Records with modeling code:
****************

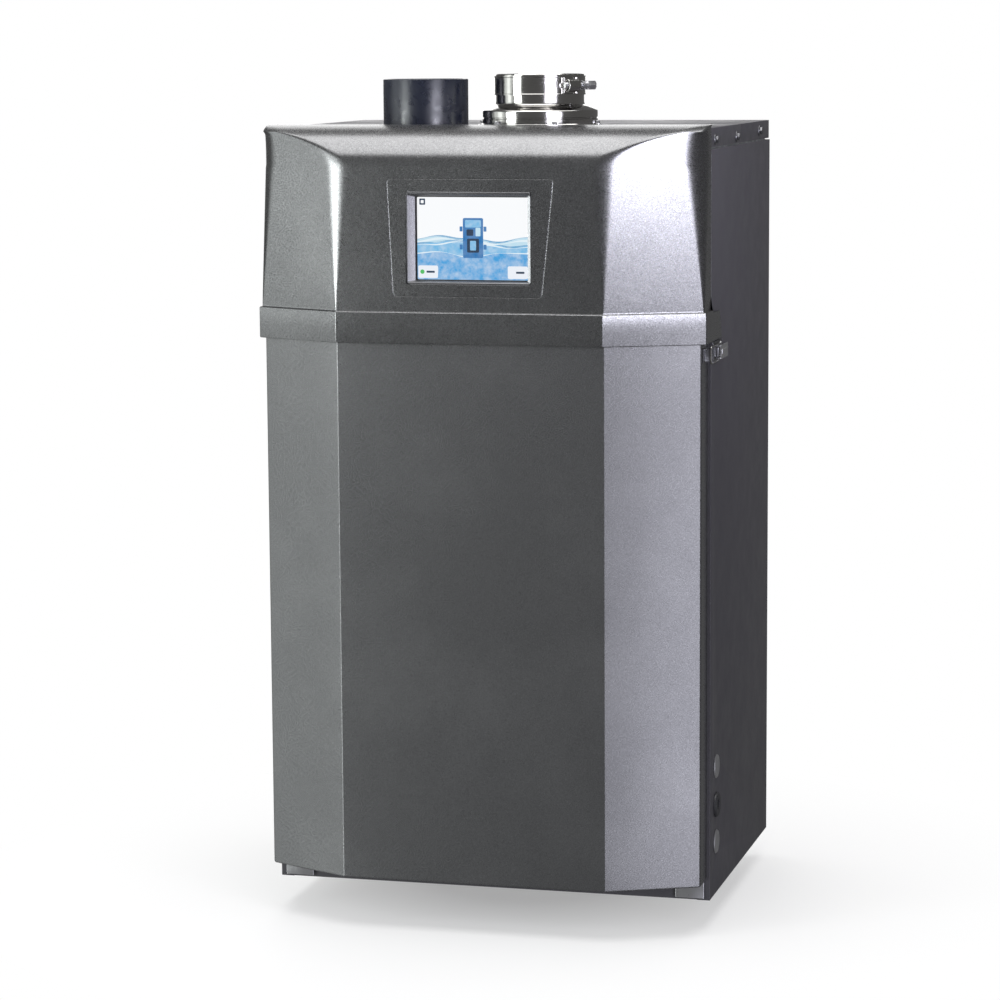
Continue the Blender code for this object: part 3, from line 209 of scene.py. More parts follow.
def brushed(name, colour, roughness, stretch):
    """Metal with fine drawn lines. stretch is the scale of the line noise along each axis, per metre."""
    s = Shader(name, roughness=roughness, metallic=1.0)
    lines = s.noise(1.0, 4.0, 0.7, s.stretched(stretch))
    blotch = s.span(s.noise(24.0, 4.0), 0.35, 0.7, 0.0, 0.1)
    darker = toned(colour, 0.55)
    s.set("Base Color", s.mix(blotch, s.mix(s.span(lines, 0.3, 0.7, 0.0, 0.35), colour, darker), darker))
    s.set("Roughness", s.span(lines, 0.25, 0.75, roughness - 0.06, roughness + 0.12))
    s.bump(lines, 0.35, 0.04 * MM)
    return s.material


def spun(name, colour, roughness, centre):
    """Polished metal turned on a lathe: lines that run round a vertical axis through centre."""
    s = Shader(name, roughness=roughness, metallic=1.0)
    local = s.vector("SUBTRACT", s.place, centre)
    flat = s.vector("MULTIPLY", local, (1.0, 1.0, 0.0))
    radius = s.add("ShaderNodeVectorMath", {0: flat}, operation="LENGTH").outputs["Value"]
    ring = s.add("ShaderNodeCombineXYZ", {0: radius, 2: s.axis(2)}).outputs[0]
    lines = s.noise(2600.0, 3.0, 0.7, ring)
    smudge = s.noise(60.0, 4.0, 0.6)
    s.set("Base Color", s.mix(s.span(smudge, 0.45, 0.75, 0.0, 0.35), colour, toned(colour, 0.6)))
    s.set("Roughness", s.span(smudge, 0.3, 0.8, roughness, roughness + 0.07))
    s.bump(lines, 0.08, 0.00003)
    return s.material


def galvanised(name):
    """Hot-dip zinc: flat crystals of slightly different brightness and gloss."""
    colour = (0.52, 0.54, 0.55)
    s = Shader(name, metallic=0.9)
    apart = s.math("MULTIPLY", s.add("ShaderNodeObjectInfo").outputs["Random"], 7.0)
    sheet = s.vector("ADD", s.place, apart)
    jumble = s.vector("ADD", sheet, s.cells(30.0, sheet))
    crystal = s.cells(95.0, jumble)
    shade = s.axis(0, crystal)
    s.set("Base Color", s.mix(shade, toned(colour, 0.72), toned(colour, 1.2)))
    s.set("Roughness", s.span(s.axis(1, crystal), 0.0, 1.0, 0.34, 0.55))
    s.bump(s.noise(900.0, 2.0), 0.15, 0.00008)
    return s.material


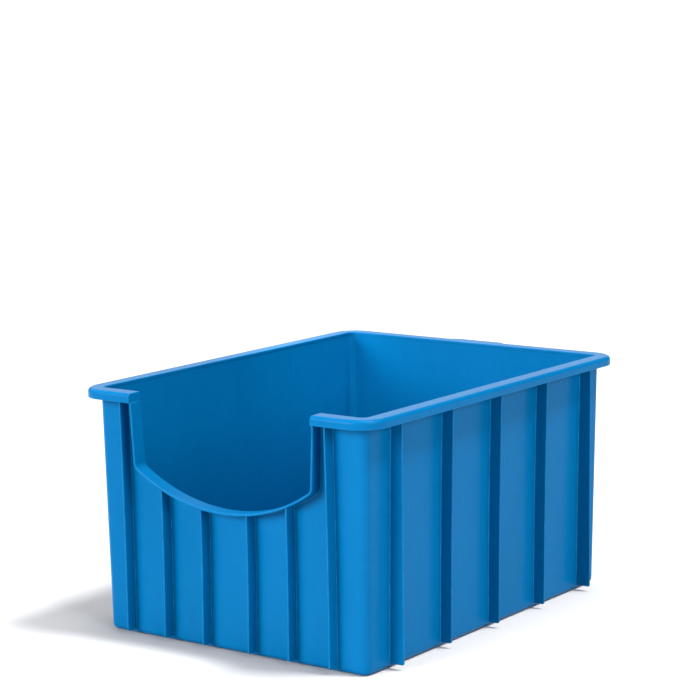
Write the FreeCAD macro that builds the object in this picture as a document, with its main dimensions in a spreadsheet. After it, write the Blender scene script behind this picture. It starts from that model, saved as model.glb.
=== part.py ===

****************

=== Exercise requirements ===
Return the listing above in its exact form.

=== Full solution ===
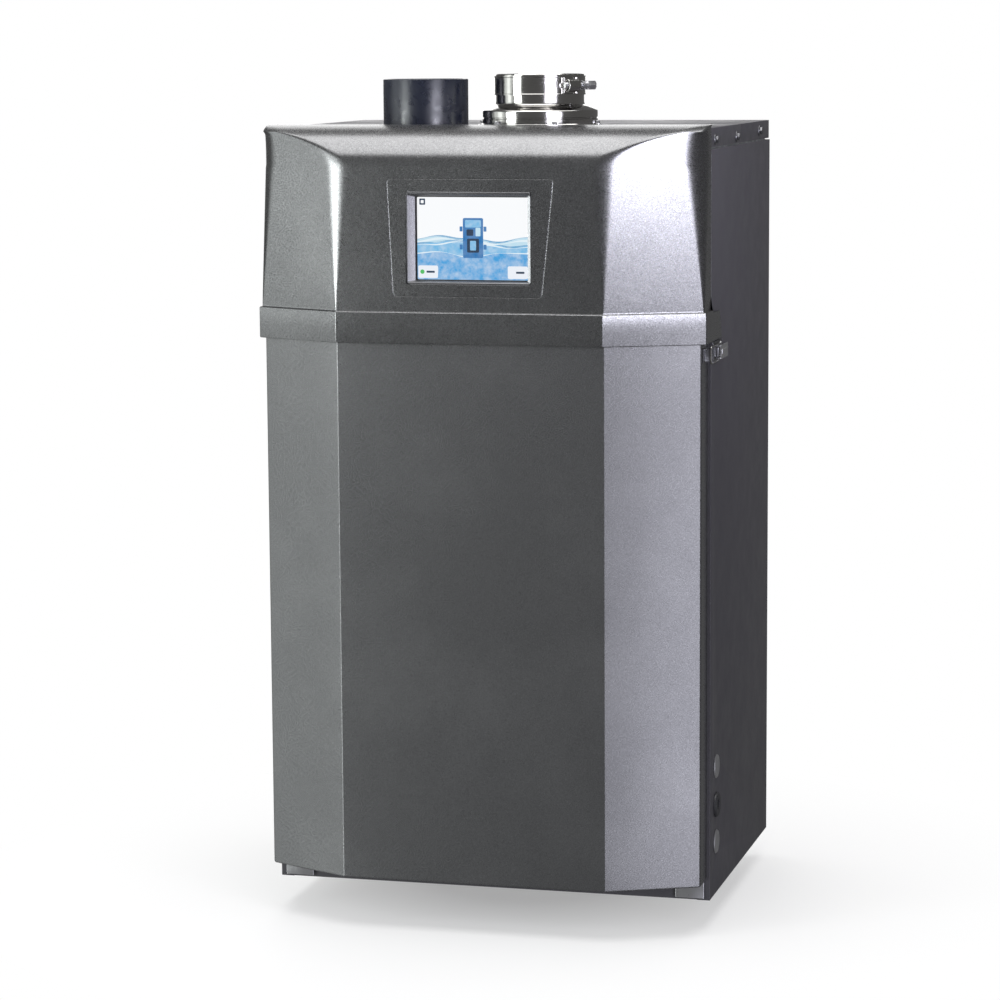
Continue the Blender code for this object: part 3, from line 209 of scene.py. More parts follow.
def brushed(name, colour, roughness, stretch):
    """Metal with fine drawn lines. stretch is the scale of the line noise along each axis, per metre."""
    s = Shader(name, roughness=roughness, metallic=1.0)
    lines = s.noise(1.0, 4.0, 0.7, s.stretched(stretch))
    blotch = s.span(s.noise(24.0, 4.0), 0.35, 0.7, 0.0, 0.1)
    darker = toned(colour, 0.55)
    s.set("Base Color", s.mix(blotch, s.mix(s.span(lines, 0.3, 0.7, 0.0, 0.35), colour, darker), darker))
    s.set("Roughness", s.span(lines, 0.25, 0.75, roughness - 0.06, roughness + 0.12))
    s.bump(lines, 0.35, 0.04 * MM)
    return s.material


def spun(name, colour, roughness, centre):
    """Polished metal turned on a lathe: lines that run round a vertical axis through centre."""
    s = Shader(name, roughness=roughness, metallic=1.0)
    local = s.vector("SUBTRACT", s.place, centre)
    flat = s.vector("MULTIPLY", local, (1.0, 1.0, 0.0))
    radius = s.add("ShaderNodeVectorMath", {0: flat}, operation="LENGTH").outputs["Value"]
    ring = s.add("ShaderNodeCombineXYZ", {0: radius, 2: s.axis(2)}).outputs[0]
    lines = s.noise(2600.0, 3.0, 0.7, ring)
    smudge = s.noise(60.0, 4.0, 0.6)
    s.set("Base Color", s.mix(s.span(smudge, 0.45, 0.75, 0.0, 0.35), colour, toned(colour, 0.6)))
    s.set("Roughness", s.span(smudge, 0.3, 0.8, roughness, roughness + 0.07))
    s.bump(lines, 0.08, 0.00003)
    return s.material


def galvanised(name):
    """Hot-dip zinc: flat crystals of slightly different brightness and gloss."""
    colour = (0.52, 0.54, 0.55)
    s = Shader(name, metallic=0.9)
    apart = s.math("MULTIPLY", s.add("ShaderNodeObjectInfo").outputs["Random"], 7.0)
    sheet = s.vector("ADD", s.place, apart)
    jumble = s.vector("ADD", sheet, s.cells(30.0, sheet))
    crystal = s.cells(95.0, jumble)
    shade = s.axis(0, crystal)
    s.set("Base Color", s.mix(shade, toned(colour, 0.72), toned(colour, 1.2)))
    s.set("Roughness", s.span(s.axis(1, crystal), 0.0, 1.0, 0.34, 0.55))
    s.bump(s.noise(900.0, 2.0), 0.15, 0.00008)
    return s.material


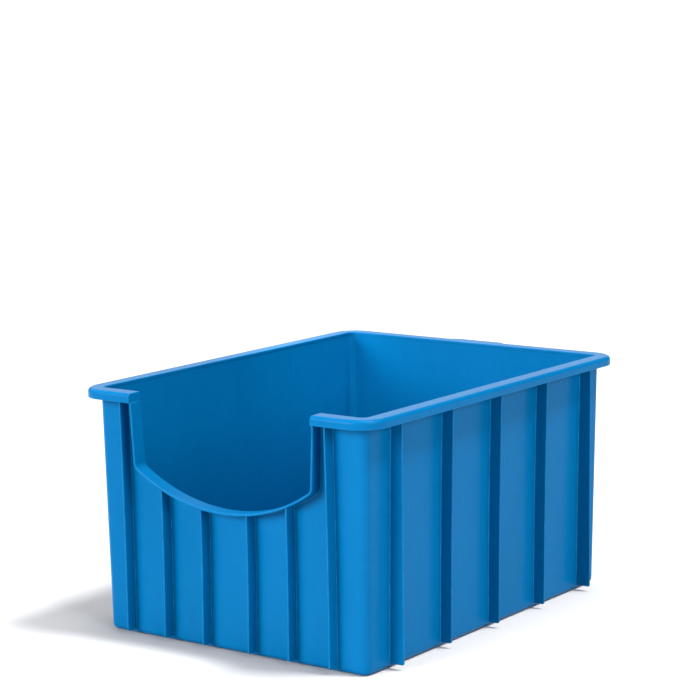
Write the FreeCAD macro that builds the object in this picture as a document, with its main dimensions in a spreadsheet. After it, write the Blender scene script behind this picture. It starts from that model, saved as model.glb.
=== part.py ===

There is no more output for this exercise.